[start]

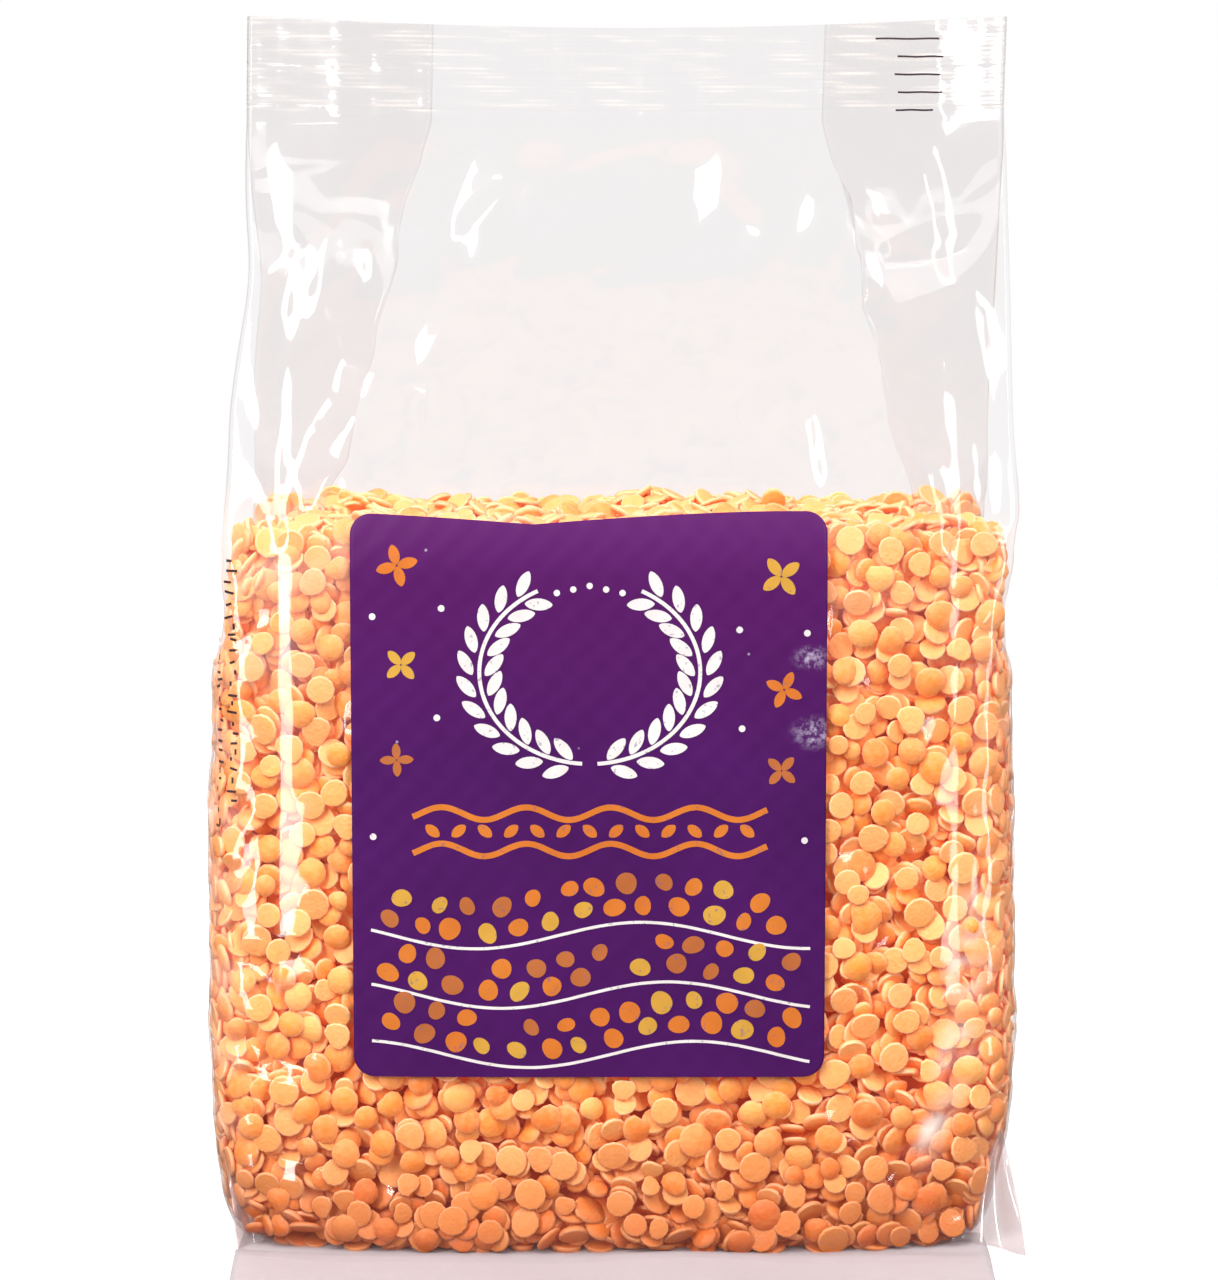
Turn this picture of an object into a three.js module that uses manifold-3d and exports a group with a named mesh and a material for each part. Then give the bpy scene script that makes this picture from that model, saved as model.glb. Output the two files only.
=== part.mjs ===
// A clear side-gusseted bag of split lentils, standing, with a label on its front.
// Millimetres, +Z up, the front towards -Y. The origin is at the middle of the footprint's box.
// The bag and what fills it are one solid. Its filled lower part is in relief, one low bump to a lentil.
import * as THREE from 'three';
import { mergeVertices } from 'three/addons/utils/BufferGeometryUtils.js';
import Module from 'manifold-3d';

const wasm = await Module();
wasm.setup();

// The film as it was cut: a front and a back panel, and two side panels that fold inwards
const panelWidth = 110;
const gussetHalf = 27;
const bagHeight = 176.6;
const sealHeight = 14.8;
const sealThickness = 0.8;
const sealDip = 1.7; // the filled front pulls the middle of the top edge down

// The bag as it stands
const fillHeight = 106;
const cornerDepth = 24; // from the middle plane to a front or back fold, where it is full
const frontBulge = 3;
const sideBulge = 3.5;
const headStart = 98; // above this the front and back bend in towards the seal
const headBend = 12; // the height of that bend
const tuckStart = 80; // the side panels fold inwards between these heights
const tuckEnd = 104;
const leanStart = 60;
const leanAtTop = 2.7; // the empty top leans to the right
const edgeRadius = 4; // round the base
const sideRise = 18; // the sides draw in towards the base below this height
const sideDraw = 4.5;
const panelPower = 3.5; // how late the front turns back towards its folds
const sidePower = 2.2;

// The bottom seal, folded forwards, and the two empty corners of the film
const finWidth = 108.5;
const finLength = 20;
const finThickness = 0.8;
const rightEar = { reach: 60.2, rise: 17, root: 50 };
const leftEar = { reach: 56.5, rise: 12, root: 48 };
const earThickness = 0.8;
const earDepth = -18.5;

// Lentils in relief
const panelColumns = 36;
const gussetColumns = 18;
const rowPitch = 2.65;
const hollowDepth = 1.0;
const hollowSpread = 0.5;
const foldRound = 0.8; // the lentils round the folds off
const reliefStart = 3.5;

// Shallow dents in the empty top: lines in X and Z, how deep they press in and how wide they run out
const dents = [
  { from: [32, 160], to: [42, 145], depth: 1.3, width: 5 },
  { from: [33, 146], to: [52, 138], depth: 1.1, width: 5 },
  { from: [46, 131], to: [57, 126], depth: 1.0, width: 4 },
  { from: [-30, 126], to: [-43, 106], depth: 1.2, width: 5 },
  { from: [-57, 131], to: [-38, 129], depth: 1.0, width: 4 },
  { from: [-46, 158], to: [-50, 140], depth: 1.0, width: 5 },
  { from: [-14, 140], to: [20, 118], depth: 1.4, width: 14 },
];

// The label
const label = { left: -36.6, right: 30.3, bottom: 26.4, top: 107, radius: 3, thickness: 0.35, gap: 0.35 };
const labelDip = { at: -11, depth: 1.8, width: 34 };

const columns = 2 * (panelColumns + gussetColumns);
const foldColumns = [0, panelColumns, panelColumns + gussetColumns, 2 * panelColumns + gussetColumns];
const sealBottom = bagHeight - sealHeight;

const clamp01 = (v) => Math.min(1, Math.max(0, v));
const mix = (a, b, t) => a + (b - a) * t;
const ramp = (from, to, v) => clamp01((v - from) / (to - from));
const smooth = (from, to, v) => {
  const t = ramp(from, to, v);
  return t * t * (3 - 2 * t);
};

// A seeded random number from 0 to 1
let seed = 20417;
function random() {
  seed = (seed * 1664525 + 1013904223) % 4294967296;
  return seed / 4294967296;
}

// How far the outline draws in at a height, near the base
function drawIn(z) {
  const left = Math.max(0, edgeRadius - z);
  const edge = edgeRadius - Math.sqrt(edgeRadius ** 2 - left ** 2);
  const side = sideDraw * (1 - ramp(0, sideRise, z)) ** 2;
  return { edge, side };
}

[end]

→ Problem:
Set down all of the data above, word for word.

→ Correct result:
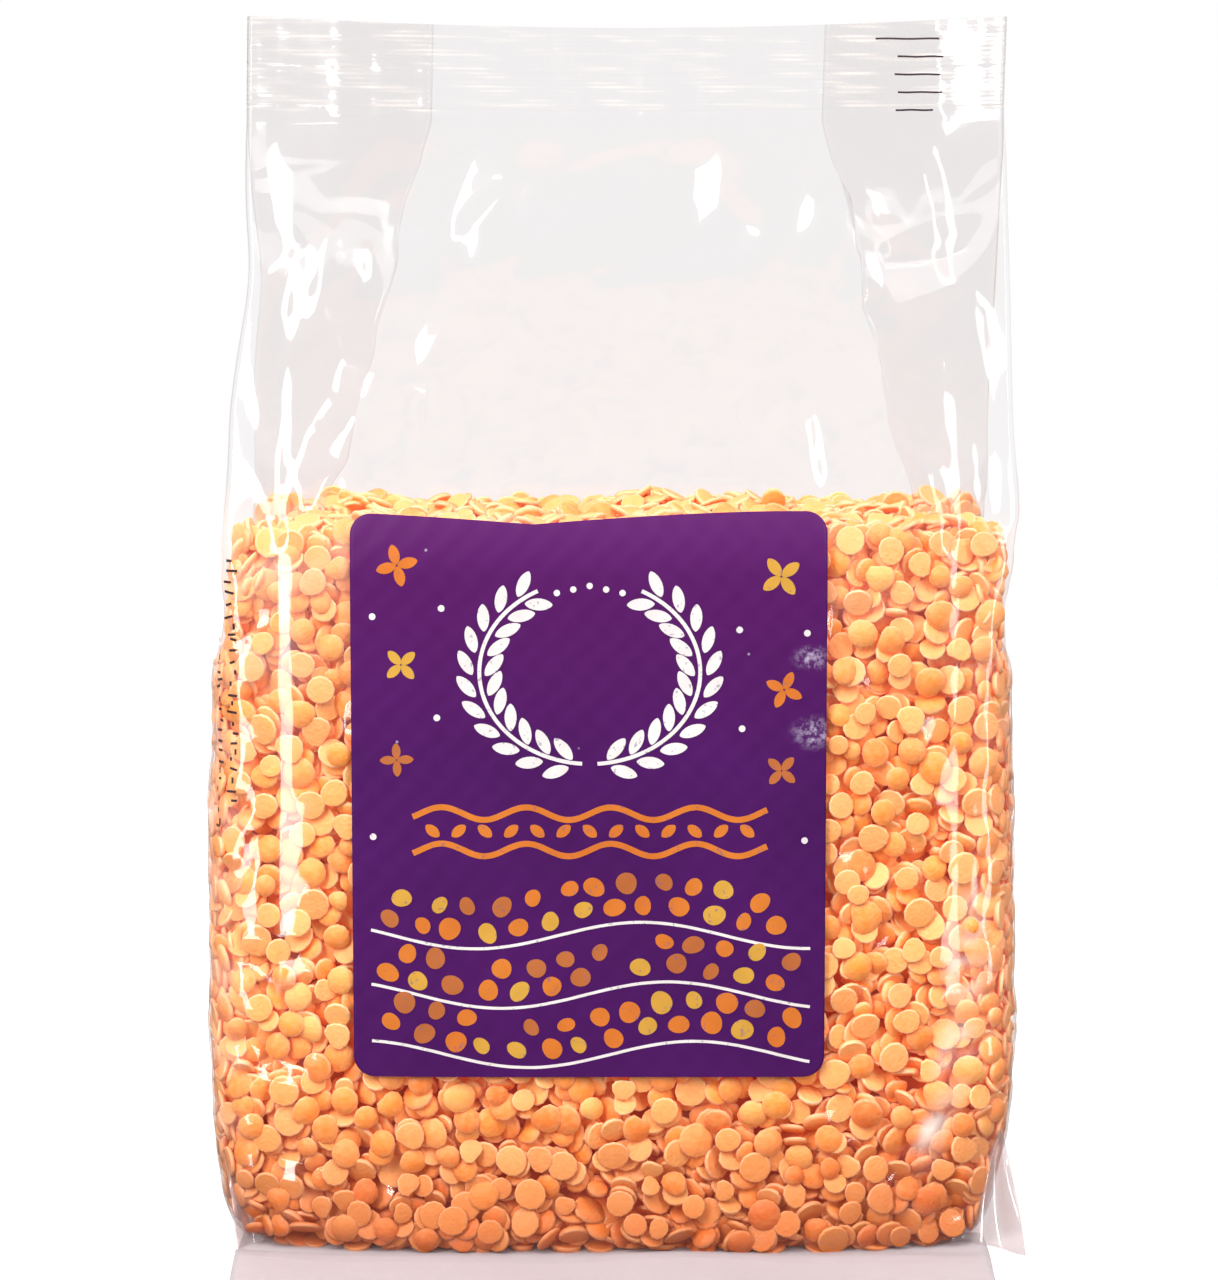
Turn this picture of an object into a three.js module that uses manifold-3d and exports a group with a named mesh and a material for each part. Then give the bpy scene script that makes this picture from that model, saved as model.glb. Output the two files only.
=== part.mjs ===
// A clear side-gusseted bag of split lentils, standing, with a label on its front.
// Millimetres, +Z up, the front towards -Y. The origin is at the middle of the footprint's box.
// The bag and what fills it are one solid. Its filled lower part is in relief, one low bump to a lentil.
import * as THREE from 'three';
import { mergeVertices } from 'three/addons/utils/BufferGeometryUtils.js';
import Module from 'manifold-3d';

const wasm = await Module();
wasm.setup();

// The film as it was cut: a front and a back panel, and two side panels that fold inwards
const panelWidth = 110;
const gussetHalf = 27;
const bagHeight = 176.6;
const sealHeight = 14.8;
const sealThickness = 0.8;
const sealDip = 1.7; // the filled front pulls the middle of the top edge down

// The bag as it stands
const fillHeight = 106;
const cornerDepth = 24; // from the middle plane to a front or back fold, where it is full
const frontBulge = 3;
const sideBulge = 3.5;
const headStart = 98; // above this the front and back bend in towards the seal
const headBend = 12; // the height of that bend
const tuckStart = 80; // the side panels fold inwards between these heights
const tuckEnd = 104;
const leanStart = 60;
const leanAtTop = 2.7; // the empty top leans to the right
const edgeRadius = 4; // round the base
const sideRise = 18; // the sides draw in towards the base below this height
const sideDraw = 4.5;
const panelPower = 3.5; // how late the front turns back towards its folds
const sidePower = 2.2;

// The bottom seal, folded forwards, and the two empty corners of the film
const finWidth = 108.5;
const finLength = 20;
const finThickness = 0.8;
const rightEar = { reach: 60.2, rise: 17, root: 50 };
const leftEar = { reach: 56.5, rise: 12, root: 48 };
const earThickness = 0.8;
const earDepth = -18.5;

// Lentils in relief
const panelColumns = 36;
const gussetColumns = 18;
const rowPitch = 2.65;
const hollowDepth = 1.0;
const hollowSpread = 0.5;
const foldRound = 0.8; // the lentils round the folds off
const reliefStart = 3.5;

// Shallow dents in the empty top: lines in X and Z, how deep they press in and how wide they run out
const dents = [
  { from: [32, 160], to: [42, 145], depth: 1.3, width: 5 },
  { from: [33, 146], to: [52, 138], depth: 1.1, width: 5 },
  { from: [46, 131], to: [57, 126], depth: 1.0, width: 4 },
  { from: [-30, 126], to: [-43, 106], depth: 1.2, width: 5 },
  { from: [-57, 131], to: [-38, 129], depth: 1.0, width: 4 },
  { from: [-46, 158], to: [-50, 140], depth: 1.0, width: 5 },
  { from: [-14, 140], to: [20, 118], depth: 1.4, width: 14 },
];

// The label
const label = { left: -36.6, right: 30.3, bottom: 26.4, top: 107, radius: 3, thickness: 0.35, gap: 0.35 };
const labelDip = { at: -11, depth: 1.8, width: 34 };

const columns = 2 * (panelColumns + gussetColumns);
const foldColumns = [0, panelColumns, panelColumns + gussetColumns, 2 * panelColumns + gussetColumns];
const sealBottom = bagHeight - sealHeight;

const clamp01 = (v) => Math.min(1, Math.max(0, v));
const mix = (a, b, t) => a + (b - a) * t;
const ramp = (from, to, v) => clamp01((v - from) / (to - from));
const smooth = (from, to, v) => {
  const t = ramp(from, to, v);
  return t * t * (3 - 2 * t);
};

// A seeded random number from 0 to 1
let seed = 20417;
function random() {
  seed = (seed * 1664525 + 1013904223) % 4294967296;
  return seed / 4294967296;
}

// How far the outline draws in at a height, near the base
function drawIn(z) {
  const left = Math.max(0, edgeRadius - z);
  const edge = edgeRadius - Math.sqrt(edgeRadius ** 2 - left ** 2);
  const side = sideDraw * (1 - ramp(0, sideRise, z)) ** 2;
  return { edge, side };
}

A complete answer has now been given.